I would not create a svydesign object without the strata or cluster vars UNLESS you're intentionally analyzing just a small subset of observations who are ALL within the same stratum and cluster. But it sounds like you aren't intending to do that.

So let's double-check: Are you sure you still have all the observations? Does nrow(subset_apms_07) show the number of rows/respondents/observations that you expect to have?

If so, are you sure you need nest=TRUE?
In your screenshot, it seems the cluster labels do NOT repeat across strata. For example, let's say your strata are postcodes 1,2,3... and in each stratum your clusters are villages.
If the villages had cluster-labels 101,102,103... in stratum 1, and then different villages reused the same cluster-labels 101,102,103... in stratum 2, you should set nest=TRUE .
But if the villages have cluster-labels 101,102,103 in stratum 1, and new cluster-labels 201,202,203 in stratum 2, you should set nest=FALSE.

One way to check this could be by(data = subset_apms_07$area, INDICES = subset_apms_07$cluster, FUN = function(x) sort(unique(x))). Do different clusters have the same area values, or entirely different area values?

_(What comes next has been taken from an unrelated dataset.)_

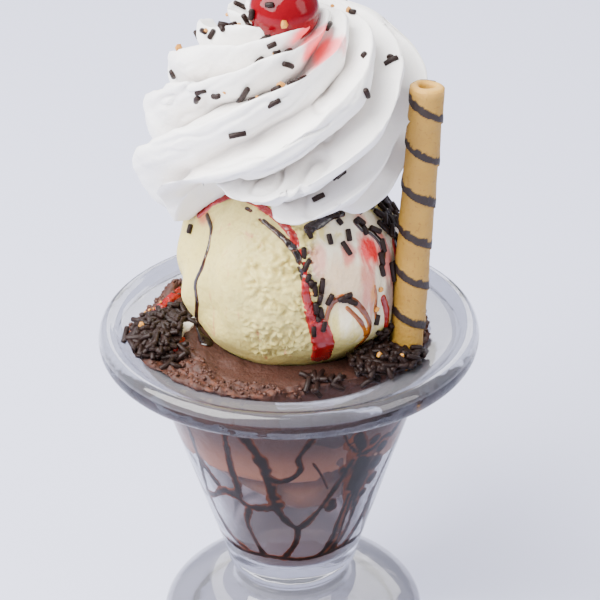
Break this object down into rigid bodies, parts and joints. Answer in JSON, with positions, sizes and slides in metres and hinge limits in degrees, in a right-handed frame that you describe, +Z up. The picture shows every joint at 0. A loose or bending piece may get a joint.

civilstat commented 2 years ago

@themichjam Sorry I didn't realize until today that you posted a thumbs-up. I hope this means that nest=FALSE or one of the other suggestions resolved your appendfolds error! If not, you're welcome to email me directly. As far as I can tell, the appendfolds error seems to be arising due to nuances of working with this particular dataset, rather than due to a bug in surveyCV itself.

As for the first error you originally mentioned, I've fixed that in the March 1st 2022 update to v0.1.2 (on GitHub but not yet on CRAN). The updated package should be able to handle factor responses in a logistic regression without any troubles now.

themichjam commented 2 years ago

Thanks for all your help! The original error has indeed been sorted by the new update, and the second does seem to be an issue with the data I'm working with rather then appendfolds itself. I'm happy to email further comments. It's been interesting for sure!